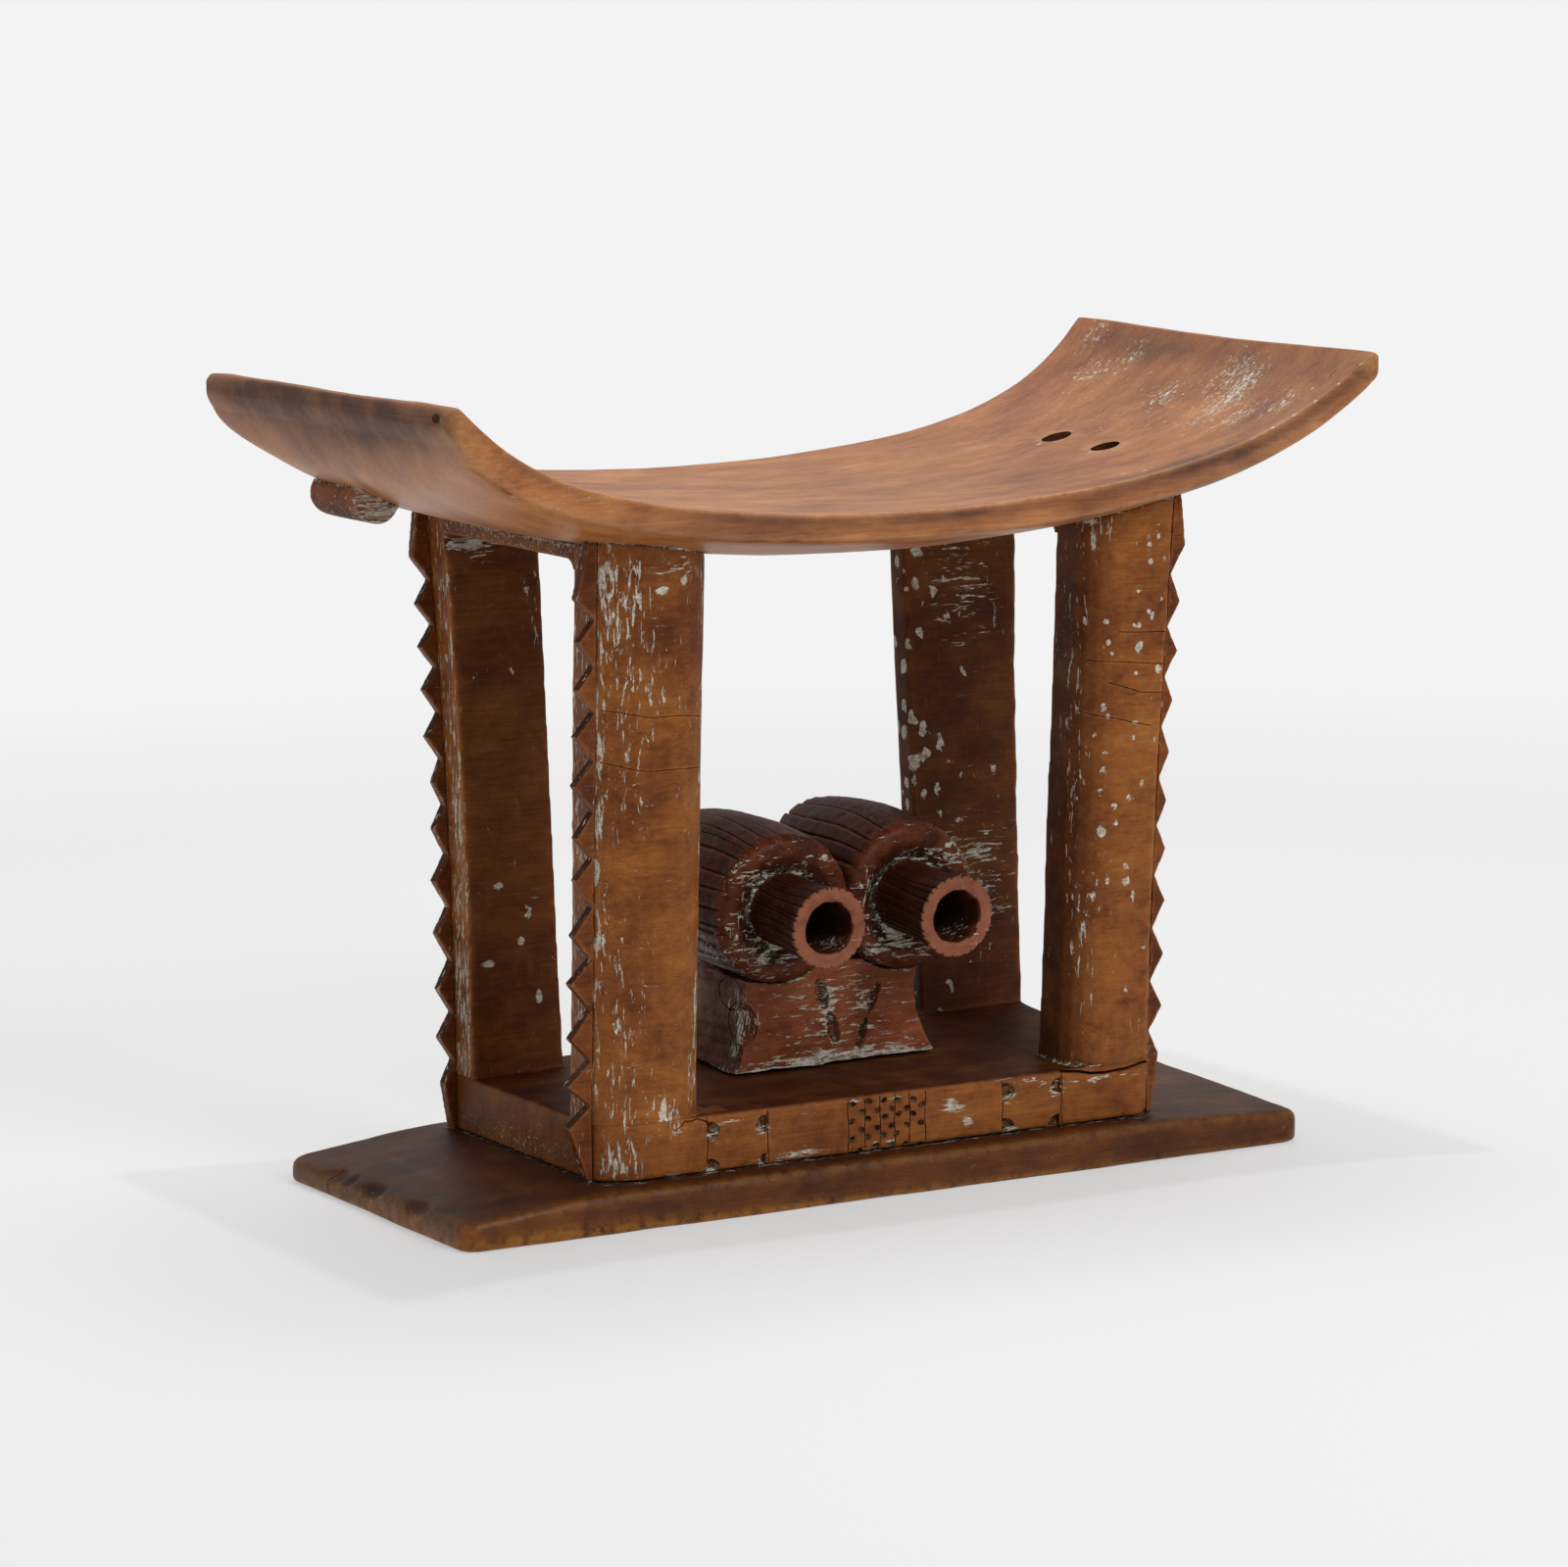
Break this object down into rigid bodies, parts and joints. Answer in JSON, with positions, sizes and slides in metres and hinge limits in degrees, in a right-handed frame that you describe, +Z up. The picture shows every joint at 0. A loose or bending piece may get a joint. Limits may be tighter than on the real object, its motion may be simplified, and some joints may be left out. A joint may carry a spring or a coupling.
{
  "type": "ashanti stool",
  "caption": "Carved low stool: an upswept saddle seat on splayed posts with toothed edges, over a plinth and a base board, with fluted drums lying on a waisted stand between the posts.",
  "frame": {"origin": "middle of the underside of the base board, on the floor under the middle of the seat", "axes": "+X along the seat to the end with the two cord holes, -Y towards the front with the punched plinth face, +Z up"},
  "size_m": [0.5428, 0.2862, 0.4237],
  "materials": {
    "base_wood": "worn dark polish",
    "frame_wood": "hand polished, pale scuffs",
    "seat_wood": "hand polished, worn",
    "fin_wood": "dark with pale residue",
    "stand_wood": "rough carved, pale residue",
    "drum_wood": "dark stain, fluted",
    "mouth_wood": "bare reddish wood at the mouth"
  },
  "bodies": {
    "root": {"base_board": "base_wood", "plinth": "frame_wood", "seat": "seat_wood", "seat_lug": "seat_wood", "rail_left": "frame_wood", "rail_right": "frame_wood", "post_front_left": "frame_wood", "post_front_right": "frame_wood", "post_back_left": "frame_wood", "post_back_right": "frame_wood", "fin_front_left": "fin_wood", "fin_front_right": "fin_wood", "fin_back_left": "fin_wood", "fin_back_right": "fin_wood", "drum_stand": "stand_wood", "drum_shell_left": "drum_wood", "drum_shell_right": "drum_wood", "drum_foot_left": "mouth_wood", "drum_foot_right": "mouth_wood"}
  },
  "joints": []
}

# Aim of the task
Extract all of the data shown above without alteration.

# Task output
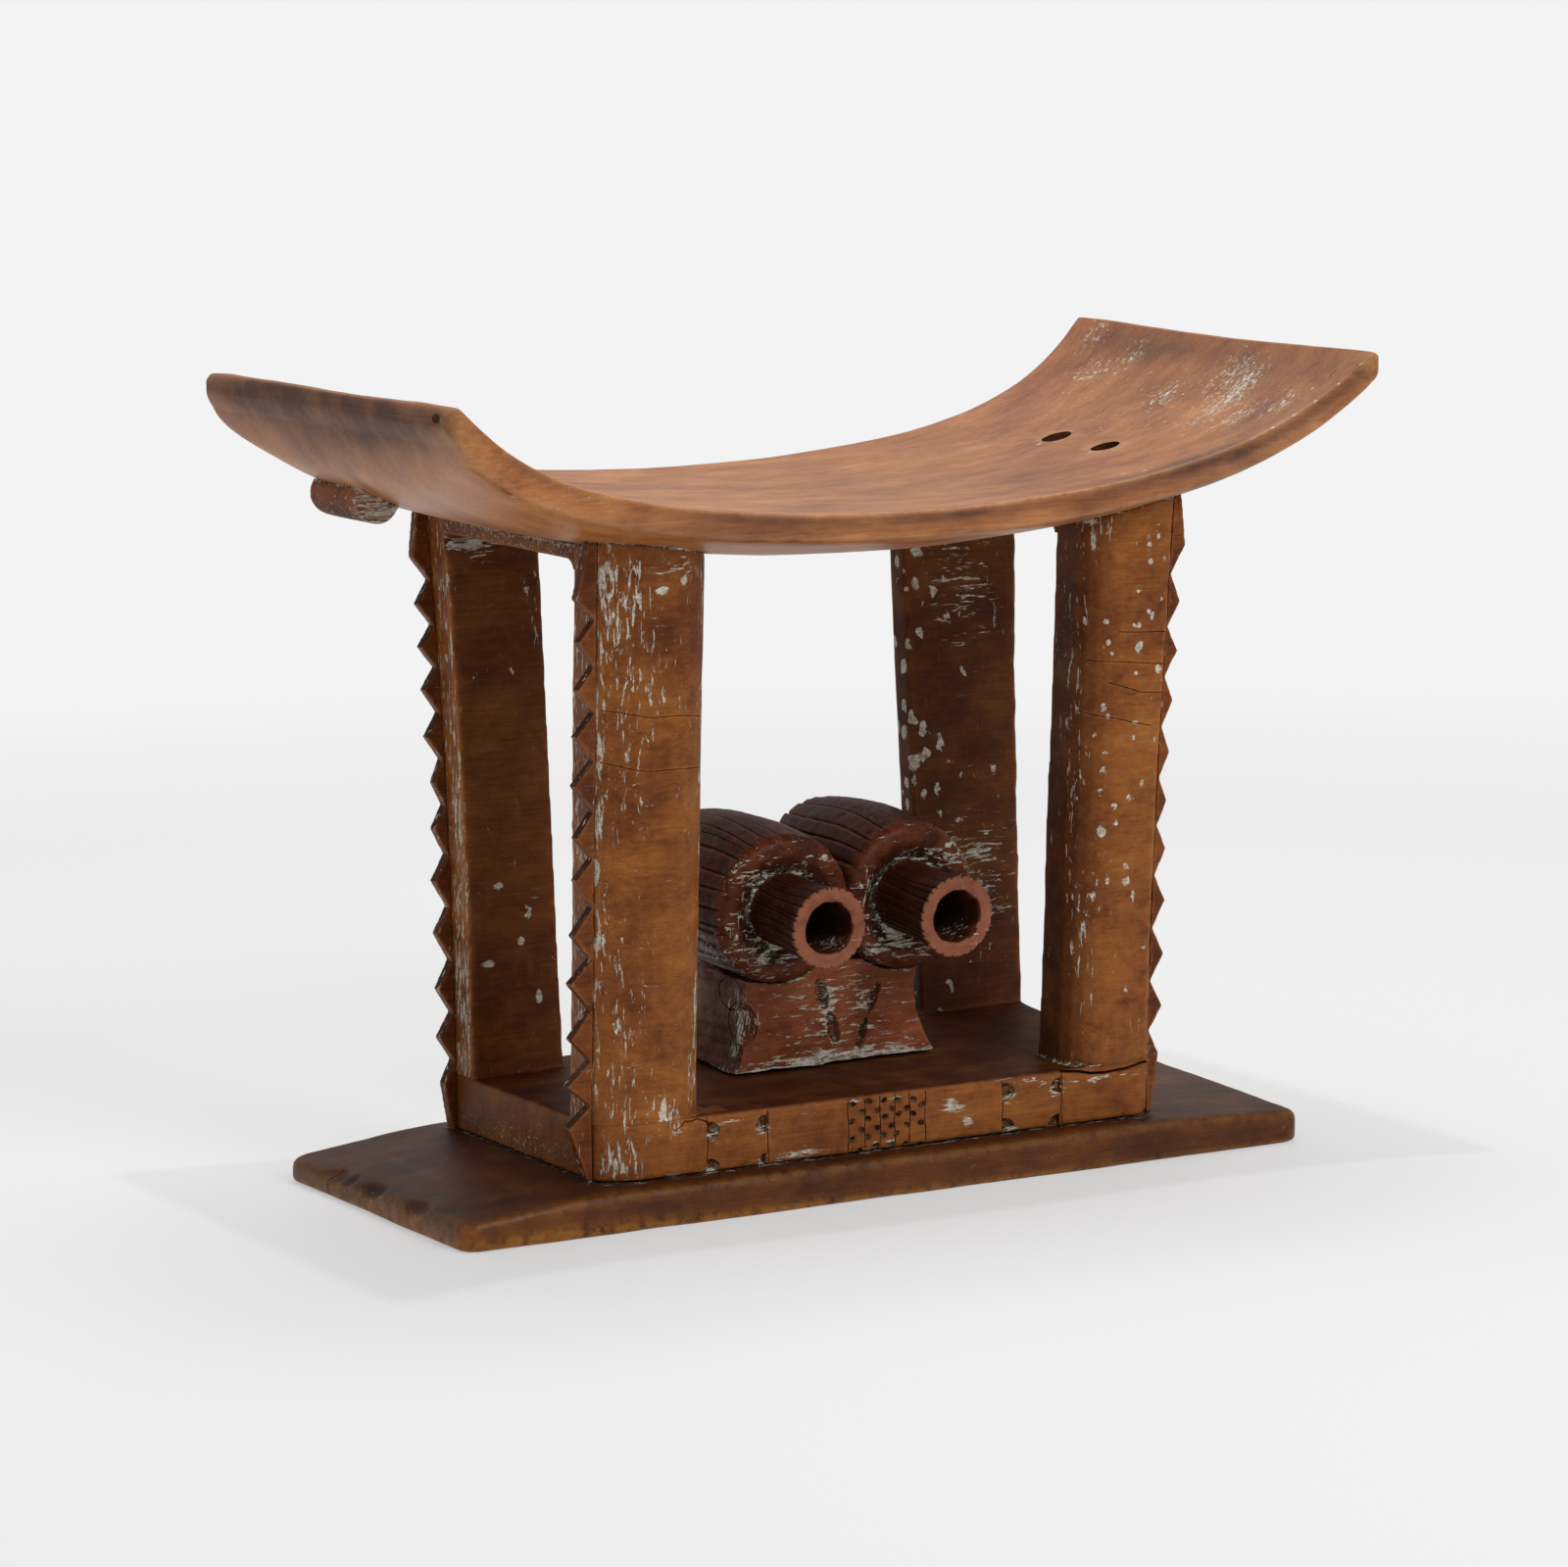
Break this object down into rigid bodies, parts and joints. Answer in JSON, with positions, sizes and slides in metres and hinge limits in degrees, in a right-handed frame that you describe, +Z up. The picture shows every joint at 0. A loose or bending piece may get a joint. Limits may be tighter than on the real object, its motion may be simplified, and some joints may be left out. A joint may carry a spring or a coupling.
{
  "type": "ashanti stool",
  "caption": "Carved low stool: an upswept saddle seat on splayed posts with toothed edges, over a plinth and a base board, with fluted drums lying on a waisted stand between the posts.",
  "frame": {"origin": "middle of the underside of the base board, on the floor under the middle of the seat", "axes": "+X along the seat to the end with the two cord holes, -Y towards the front with the punched plinth face, +Z up"},
  "size_m": [0.5428, 0.2862, 0.4237],
  "materials": {
    "base_wood": "worn dark polish",
    "frame_wood": "hand polished, pale scuffs",
    "seat_wood": "hand polished, worn",
    "fin_wood": "dark with pale residue",
    "stand_wood": "rough carved, pale residue",
    "drum_wood": "dark stain, fluted",
    "mouth_wood": "bare reddish wood at the mouth"
  },
  "bodies": {
    "root": {"base_board": "base_wood", "plinth": "frame_wood", "seat": "seat_wood", "seat_lug": "seat_wood", "rail_left": "frame_wood", "rail_right": "frame_wood", "post_front_left": "frame_wood", "post_front_right": "frame_wood", "post_back_left": "frame_wood", "post_back_right": "frame_wood", "fin_front_left": "fin_wood", "fin_front_right": "fin_wood", "fin_back_left": "fin_wood", "fin_back_right": "fin_wood", "drum_stand": "stand_wood", "drum_shell_left": "drum_wood", "drum_shell_right": "drum_wood", "drum_foot_left": "mouth_wood", "drum_foot_right": "mouth_wood"}
  },
  "joints": []
}